Cette longue durée, Patrick Manning en tranche grossièrement huit larges segments temporels. Le premier débute avec les premiers hominidés du type Australopithecus de la région des Grands Lacs africains jusque vers 40 000 avant J.-C., moment où les Homo Sapiens occupent l’Eurasie. Le deuxième segment enjambe les siècles jusque vers 15 000 avant J.-C., et se caractérise par le peuplement des régions nordiques et du continent américain. Puis, les périodes suivantes se particularisent par les avancées de l’agriculture – de 15 000 à 5 000 av. J.-C. – et du commerce – jusque vers 500 apr. J.-C. Le Moyen Âge ne se distingue pas spécialement en matière d’innovation et de développement social, les mouvements migratoires disséminant les découvertes de la période précédente. Du xve au xviiie siècle, les mouvements de colonisation outre-mer se manifestent avec force, notamment avec la conquête de l’Amérique. L’auteur présente ensuite, de 1700 à 1900, les impacts de la Révolution industrielle et de l’impérialisme en matière de déplacement de population. Enfin, le dernier segment couvre le siècle qui s’est achevé, en cernant les effets de l’urbanisation dans cette grande mouvance des gens et des peuples.

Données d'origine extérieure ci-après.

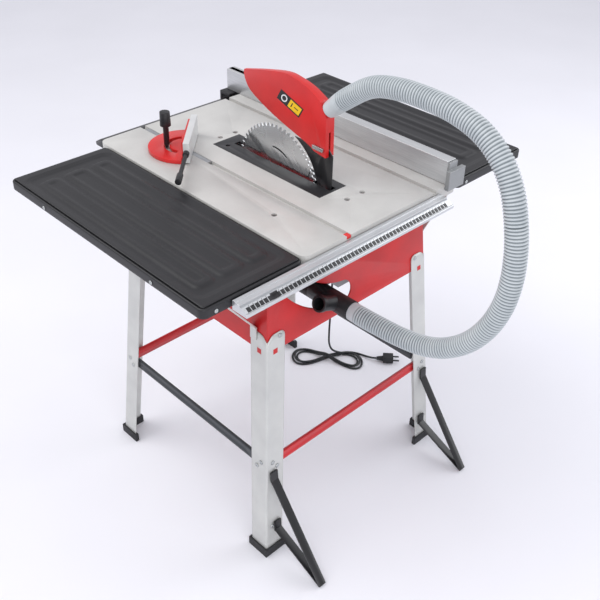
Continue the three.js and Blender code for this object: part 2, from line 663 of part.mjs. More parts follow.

L’historien des migrations constate le potentiel mais aussi les limites de la modélisation proposée. Certes, cette dernière propose une compréhension cohérente et synthétique de la complexité des processus migratoires – aspect qui n’est pas à dédaigner dans le cadre d’un manuel d’histoire destiné aux étudiants du baccalauréat. Le modèle est aussi pertinent dans la mesure où il ne verse pas outre mesure dans la prospective : l’évolution – je souligne – des phénomènes migratoires est davantage processuelle que téléologique, dans la foulée d’un Jared Diamond (Guns, Germs, and Steel. The Fates of Human Societies, New York, ny, ww Norton, 1996) plutôt que dans celles des Arnold Toynbee ou Oswald Spengler. Migration in World History se rapproche de l’oeuvre monumentale de l’historien allemand Dirk Hoerder, Cultures in Contact. World Migrations in the Second Millenium (Durham, nc, Duke University Press, 2002). Les deux ouvrages militent en faveur d’une compréhension plus juste des transformations sociohistoriques sous l’impact des migrations. Qui plus est, ils posent une même prémisse à l’étude historique : la mobilité des êtres et des choses constitue une caractéristique comportementale plus généralisée que la « stasis ».

Et pourtant, la modélisation avancée par Migration in World History reste souvent insatisfaisante, entre autres du fait de l’observation en haute altitude. Il y en va d’abord des typologies trop générales et des périodisations très approximatives, regroupant sous un même chef un ensemble de faits qui ne possèdent pas la même logique ni le même déroulement. Ce faisant, Migration in World History écarte volontiers les idiosyncrasies sociohistoriques qui s’intègrent mal dans l’explication. C’est là le lot de la synthèse dira-t-on, soit de cette contrainte d’opérer des choix qui, somme toute, ne peuvent satisfaire tout le monde et son père. Toutefois, c’est également le lot de la construction d’un système étanche, sans aspérités et sans incertitudes. Partant, le modèle devient mécanique, sinon cybernétique. Éludant leur réflexivité et leur intentionnalité à l’origine de la décision de migrer, les migrants deviennent des unités ou des cohortes d’unités se mouvant au sein de circuits migratoires arborescents et bien circonscrits, avec des inputs générant des outputs – les développements séculaires de l’agriculture, du commerce, de l’industrie et de l’urbanisation. L’historien des migrations reconnaît bien là, sous l’affinage de l’argumentation et l’inclusion de nouveaux facteurs, le vieux modèle causaliste et économiste du push-and-pull régissant les flux migratoires. Enfin, la modélisation implique une temporalité globale et linéaire – il s’agit bien là d’une évolution – dont les lignes de rupture épousent dans toute leur régularité les passages d’un stade à un autre. On le voit ici : le modèle grossit le trait au détriment de la nuance. Dès lors, les phénomènes migratoires pagayent tous ensemble dans la même direction, d’un même coup de rame, sur le cours d’un long fleuve tranquille, aux berges changeant de temps à autre.

En fin de lecture, ne soyons pas injustes. Il y a dans Migration in World History un réel effort d’historiciser les phénomènes migratoires, de chercher à saisir les variances et les invariances en tenant compte du facteur temporel, de suggérer des éléments de propédeutique incitant le lecteur à poursuivre sa quête du savoir en histoire des migrations. En soi, l’intention est généreuse et le geste, noble. D’où son louable apport aux connaissances.